SET PROBLEM:
Reproduce exactly, with no other output, every line of the data below from the line containing "round_bar.to_mesh(pin)" to the end, inclusive.

RAW DATA:
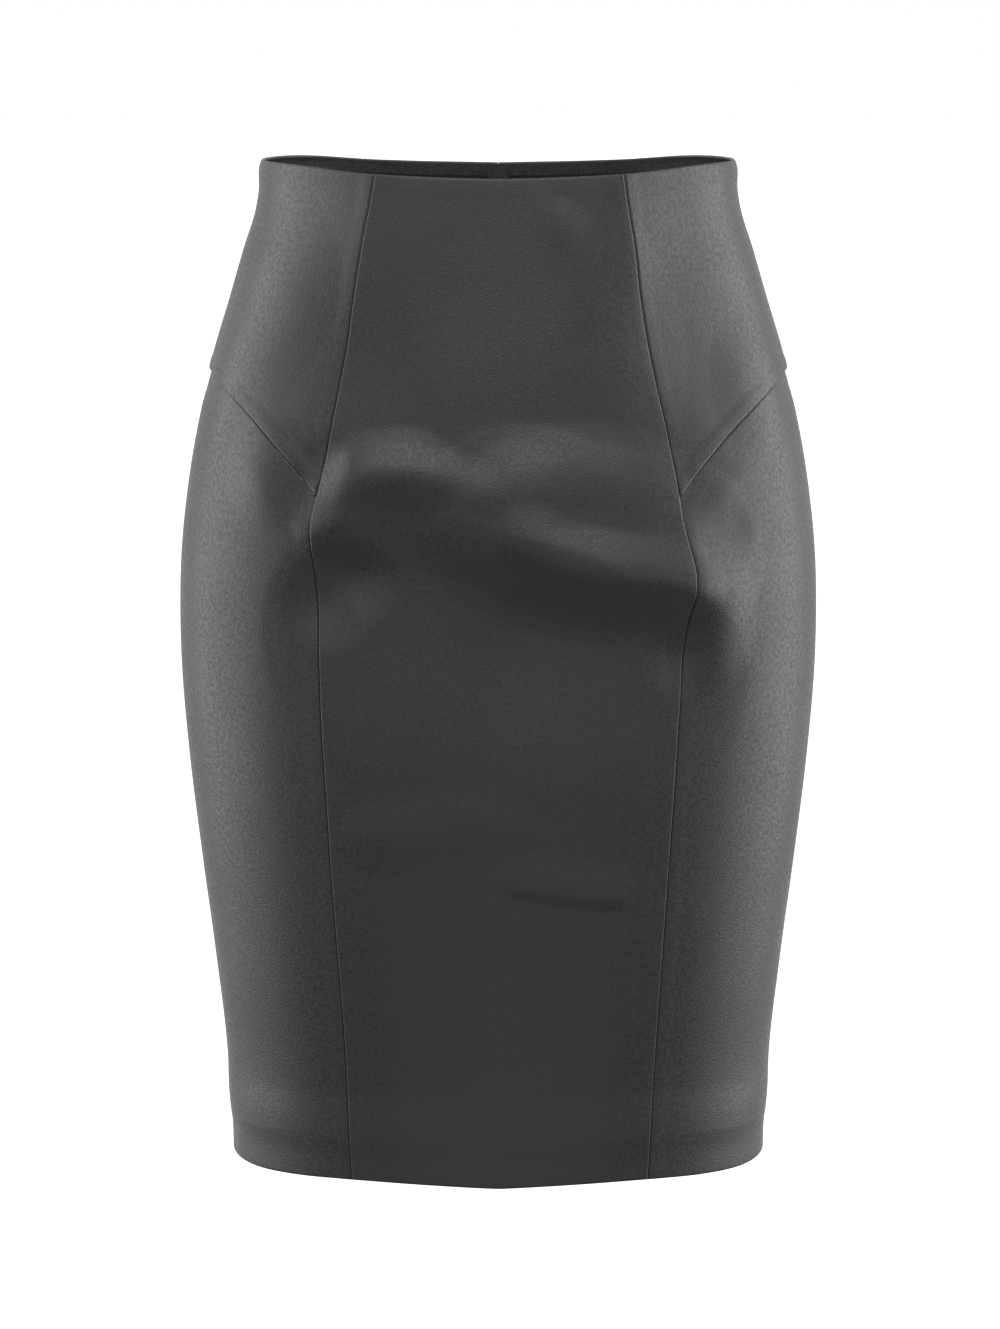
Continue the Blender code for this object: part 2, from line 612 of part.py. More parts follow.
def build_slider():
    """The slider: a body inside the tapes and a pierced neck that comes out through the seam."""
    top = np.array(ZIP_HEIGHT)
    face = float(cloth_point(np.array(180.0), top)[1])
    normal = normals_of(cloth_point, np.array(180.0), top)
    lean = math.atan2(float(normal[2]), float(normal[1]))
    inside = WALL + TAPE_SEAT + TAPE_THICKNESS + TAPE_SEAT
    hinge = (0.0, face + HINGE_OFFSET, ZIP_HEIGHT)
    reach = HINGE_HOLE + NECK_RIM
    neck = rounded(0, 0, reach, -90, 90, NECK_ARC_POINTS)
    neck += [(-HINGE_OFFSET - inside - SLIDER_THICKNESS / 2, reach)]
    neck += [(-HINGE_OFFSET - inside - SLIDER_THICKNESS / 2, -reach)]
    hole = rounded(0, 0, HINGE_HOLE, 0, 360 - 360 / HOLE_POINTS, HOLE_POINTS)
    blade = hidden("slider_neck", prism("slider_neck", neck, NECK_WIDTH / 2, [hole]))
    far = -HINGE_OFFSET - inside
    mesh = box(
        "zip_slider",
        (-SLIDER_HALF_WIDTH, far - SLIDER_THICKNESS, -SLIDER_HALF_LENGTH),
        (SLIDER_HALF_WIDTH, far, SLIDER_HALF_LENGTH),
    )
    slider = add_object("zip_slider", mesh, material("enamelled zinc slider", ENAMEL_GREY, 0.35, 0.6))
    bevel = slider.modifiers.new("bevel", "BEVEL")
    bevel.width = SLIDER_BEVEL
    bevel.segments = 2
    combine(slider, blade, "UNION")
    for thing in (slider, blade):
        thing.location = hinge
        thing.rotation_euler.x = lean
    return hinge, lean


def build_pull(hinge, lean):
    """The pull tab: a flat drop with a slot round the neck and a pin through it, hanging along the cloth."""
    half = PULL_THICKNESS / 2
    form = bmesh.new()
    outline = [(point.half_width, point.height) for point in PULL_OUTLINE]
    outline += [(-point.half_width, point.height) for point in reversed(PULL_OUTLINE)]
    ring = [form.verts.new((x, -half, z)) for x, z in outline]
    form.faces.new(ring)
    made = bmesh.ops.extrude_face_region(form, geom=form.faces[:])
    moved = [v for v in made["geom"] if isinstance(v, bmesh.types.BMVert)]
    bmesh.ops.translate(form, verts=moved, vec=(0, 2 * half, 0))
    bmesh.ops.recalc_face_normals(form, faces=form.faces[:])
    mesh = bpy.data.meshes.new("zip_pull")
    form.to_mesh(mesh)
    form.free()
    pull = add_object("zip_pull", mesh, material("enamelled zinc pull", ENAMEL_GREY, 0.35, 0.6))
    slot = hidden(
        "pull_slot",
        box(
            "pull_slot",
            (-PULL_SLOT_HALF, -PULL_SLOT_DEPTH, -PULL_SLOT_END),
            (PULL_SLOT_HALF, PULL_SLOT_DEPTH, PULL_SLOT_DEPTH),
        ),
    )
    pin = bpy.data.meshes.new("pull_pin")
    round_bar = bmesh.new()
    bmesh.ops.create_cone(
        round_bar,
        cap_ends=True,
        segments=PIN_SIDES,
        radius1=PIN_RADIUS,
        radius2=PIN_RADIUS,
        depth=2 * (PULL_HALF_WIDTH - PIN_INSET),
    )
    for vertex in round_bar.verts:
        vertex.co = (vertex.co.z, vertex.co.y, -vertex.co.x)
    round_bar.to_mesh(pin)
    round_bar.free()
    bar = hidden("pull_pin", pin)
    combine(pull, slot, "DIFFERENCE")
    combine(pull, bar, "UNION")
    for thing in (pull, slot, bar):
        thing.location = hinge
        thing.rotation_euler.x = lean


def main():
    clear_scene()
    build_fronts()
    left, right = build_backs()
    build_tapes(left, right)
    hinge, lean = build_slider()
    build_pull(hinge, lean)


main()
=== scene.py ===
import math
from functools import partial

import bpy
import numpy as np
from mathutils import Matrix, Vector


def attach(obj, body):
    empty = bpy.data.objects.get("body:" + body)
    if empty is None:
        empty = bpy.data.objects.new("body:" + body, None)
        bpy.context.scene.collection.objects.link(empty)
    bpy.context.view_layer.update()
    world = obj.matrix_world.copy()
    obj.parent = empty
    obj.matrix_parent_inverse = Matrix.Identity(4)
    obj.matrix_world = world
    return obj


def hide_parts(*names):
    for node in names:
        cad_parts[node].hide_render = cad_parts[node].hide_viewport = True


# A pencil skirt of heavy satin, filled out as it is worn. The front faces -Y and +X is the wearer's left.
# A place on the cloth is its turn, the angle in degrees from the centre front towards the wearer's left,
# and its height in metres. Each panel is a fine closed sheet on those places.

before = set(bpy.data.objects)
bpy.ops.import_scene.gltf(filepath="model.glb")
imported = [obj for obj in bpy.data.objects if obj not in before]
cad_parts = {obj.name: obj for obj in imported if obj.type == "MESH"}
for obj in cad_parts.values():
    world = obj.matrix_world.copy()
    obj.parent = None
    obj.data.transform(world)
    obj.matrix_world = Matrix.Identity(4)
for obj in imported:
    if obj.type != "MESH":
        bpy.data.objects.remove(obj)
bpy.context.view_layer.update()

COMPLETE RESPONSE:
    round_bar.to_mesh(pin)
    round_bar.free()
    bar = hidden("pull_pin", pin)
    combine(pull, slot, "DIFFERENCE")
    combine(pull, bar, "UNION")
    for thing in (pull, slot, bar):
        thing.location = hinge
        thing.rotation_euler.x = lean


def main():
    clear_scene()
    build_fronts()
    left, right = build_backs()
    build_tapes(left, right)
    hinge, lean = build_slider()
    build_pull(hinge, lean)


main()
=== scene.py ===
import math
from functools import partial

import bpy
import numpy as np
from mathutils import Matrix, Vector


def attach(obj, body):
    empty = bpy.data.objects.get("body:" + body)
    if empty is None:
        empty = bpy.data.objects.new("body:" + body, None)
        bpy.context.scene.collection.objects.link(empty)
    bpy.context.view_layer.update()
    world = obj.matrix_world.copy()
    obj.parent = empty
    obj.matrix_parent_inverse = Matrix.Identity(4)
    obj.matrix_world = world
    return obj


def hide_parts(*names):
    for node in names:
        cad_parts[node].hide_render = cad_parts[node].hide_viewport = True


# A pencil skirt of heavy satin, filled out as it is worn. The front faces -Y and +X is the wearer's left.
# A place on the cloth is its turn, the angle in degrees from the centre front towards the wearer's left,
# and its height in metres. Each panel is a fine closed sheet on those places.

before = set(bpy.data.objects)
bpy.ops.import_scene.gltf(filepath="model.glb")
imported = [obj for obj in bpy.data.objects if obj not in before]
cad_parts = {obj.name: obj for obj in imported if obj.type == "MESH"}
for obj in cad_parts.values():
    world = obj.matrix_world.copy()
    obj.parent = None
    obj.data.transform(world)
    obj.matrix_world = Matrix.Identity(4)
for obj in imported:
    if obj.type != "MESH":
        bpy.data.objects.remove(obj)
bpy.context.view_layer.update()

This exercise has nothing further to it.